Information provided
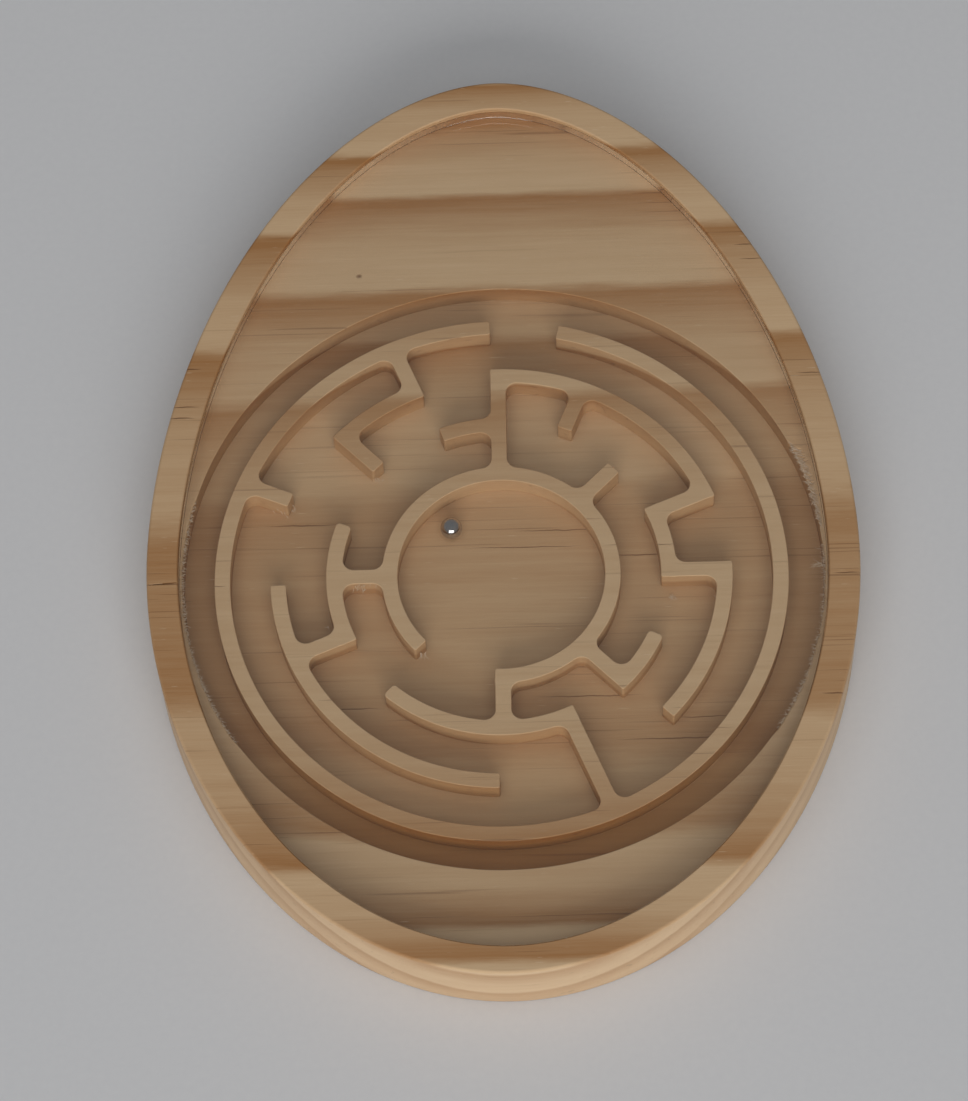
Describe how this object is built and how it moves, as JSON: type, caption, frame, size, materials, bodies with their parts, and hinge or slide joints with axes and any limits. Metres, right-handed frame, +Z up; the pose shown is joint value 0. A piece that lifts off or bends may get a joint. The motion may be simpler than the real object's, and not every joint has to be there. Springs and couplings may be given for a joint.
{
  "type": "tilt maze game",
  "caption": "egg-shaped wooden tilt maze: ring corridors milled into one block of pine, under a clear window let into its top, with a loose steel ball",
  "frame": {"origin": "centre of the egg's bounding box, on the underside of the block", "axes": "+X across the egg, +Y towards its narrow end, +Z up, out of the window"},
  "size_m": [0.102, 0.1422, 0.0116],
  "materials": {
    "pine": "milled and sanded, unfinished",
    "acrylic": "clear, polished",
    "steel": "polished"
  },
  "bodies": {
    "block": {"block_base": "pine", "block_rim": "pine", "block_shelf": "pine", "ring1_wall": "pine", "ring2_wall_east": "pine", "ring2_wall_north": "pine", "ring2_wall_west": "pine", "ring2_wall_south": "pine", "ring2_wall_southeast": "pine", "ring3_wall_southeast": "pine", "ring3_wall_northeast": "pine", "ring3_wall_northwest": "pine", "ring3_wall_southwest": "pine", "ring4_wall": "pine", "spoke00_ring2_to_ring3": "pine", "spoke01_ring2_to_ring3": "pine", "spoke02_ring1_stub": "pine", "spoke03_ring3_stub": "pine", "spoke04_ring1_to_ring2": "pine", "spoke04_ring2_to_ring3": "pine", "spoke05_ring3_to_ring4": "pine", "spoke06_ring3_stub": "pine", "spoke07_ring4_stub": "pine", "spoke08_ring1_to_ring2": "pine", "spoke09_ring2_to_ring3": "pine", "spoke12_ring1_to_ring2": "pine", "spoke13_ring2_to_ring4": "pine", "spoke14_ring1_to_ring2": "pine", "window": "acrylic"},
    "ball": {"steel_ball": "steel"}
  },
  "joints": [
    {"name": "ball_travel", "type": "hinge", "parent": "block", "child": "ball", "pos_m": [-0.00028, -0.00963, 0.00619], "axis": [0, 0, 1], "continuous": true}
  ]
}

Short task
Reproduce every line of the material above exactly.

Output below
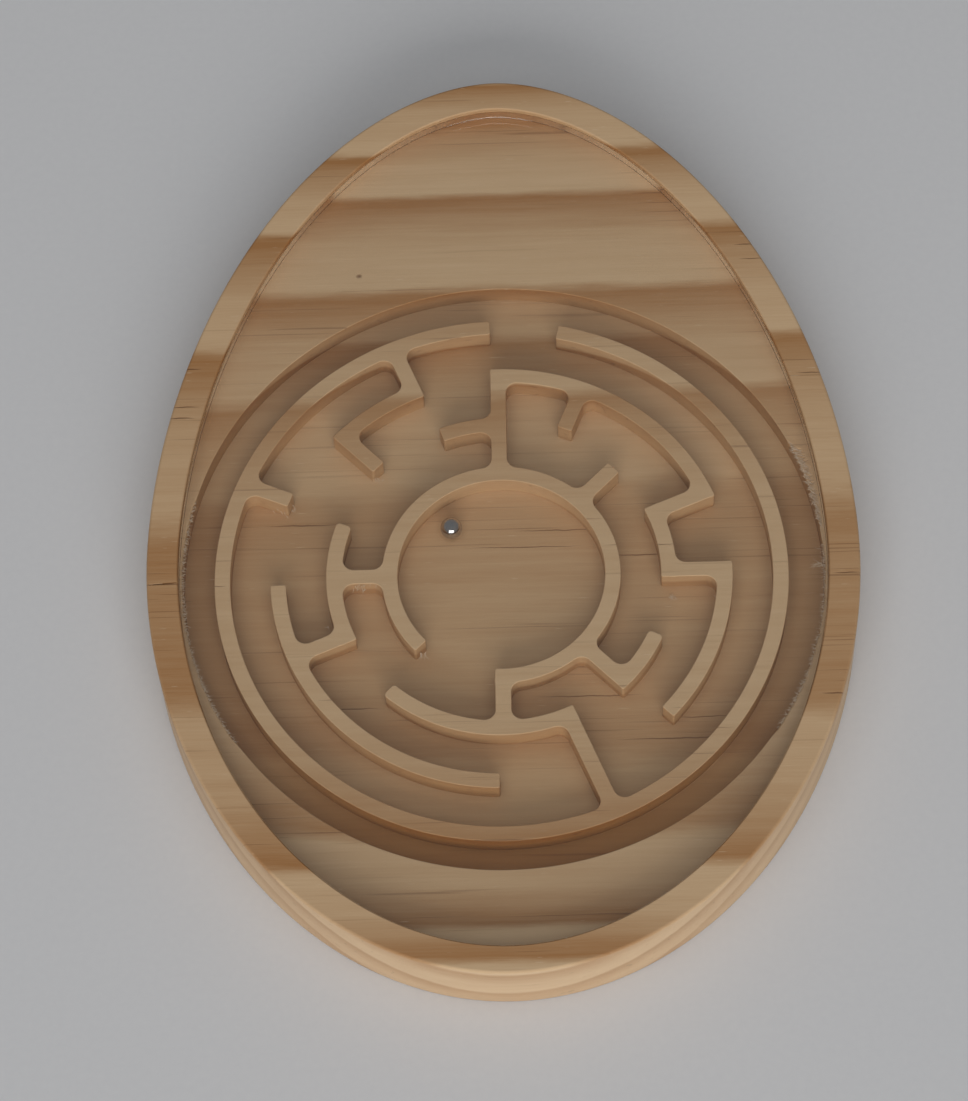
Describe how this object is built and how it moves, as JSON: type, caption, frame, size, materials, bodies with their parts, and hinge or slide joints with axes and any limits. Metres, right-handed frame, +Z up; the pose shown is joint value 0. A piece that lifts off or bends may get a joint. The motion may be simpler than the real object's, and not every joint has to be there. Springs and couplings may be given for a joint.
{
  "type": "tilt maze game",
  "caption": "egg-shaped wooden tilt maze: ring corridors milled into one block of pine, under a clear window let into its top, with a loose steel ball",
  "frame": {"origin": "centre of the egg's bounding box, on the underside of the block", "axes": "+X across the egg, +Y towards its narrow end, +Z up, out of the window"},
  "size_m": [0.102, 0.1422, 0.0116],
  "materials": {
    "pine": "milled and sanded, unfinished",
    "acrylic": "clear, polished",
    "steel": "polished"
  },
  "bodies": {
    "block": {"block_base": "pine", "block_rim": "pine", "block_shelf": "pine", "ring1_wall": "pine", "ring2_wall_east": "pine", "ring2_wall_north": "pine", "ring2_wall_west": "pine", "ring2_wall_south": "pine", "ring2_wall_southeast": "pine", "ring3_wall_southeast": "pine", "ring3_wall_northeast": "pine", "ring3_wall_northwest": "pine", "ring3_wall_southwest": "pine", "ring4_wall": "pine", "spoke00_ring2_to_ring3": "pine", "spoke01_ring2_to_ring3": "pine", "spoke02_ring1_stub": "pine", "spoke03_ring3_stub": "pine", "spoke04_ring1_to_ring2": "pine", "spoke04_ring2_to_ring3": "pine", "spoke05_ring3_to_ring4": "pine", "spoke06_ring3_stub": "pine", "spoke07_ring4_stub": "pine", "spoke08_ring1_to_ring2": "pine", "spoke09_ring2_to_ring3": "pine", "spoke12_ring1_to_ring2": "pine", "spoke13_ring2_to_ring4": "pine", "spoke14_ring1_to_ring2": "pine", "window": "acrylic"},
    "ball": {"steel_ball": "steel"}
  },
  "joints": [
    {"name": "ball_travel", "type": "hinge", "parent": "block", "child": "ball", "pos_m": [-0.00028, -0.00963, 0.00619], "axis": [0, 0, 1], "continuous": true}
  ]
}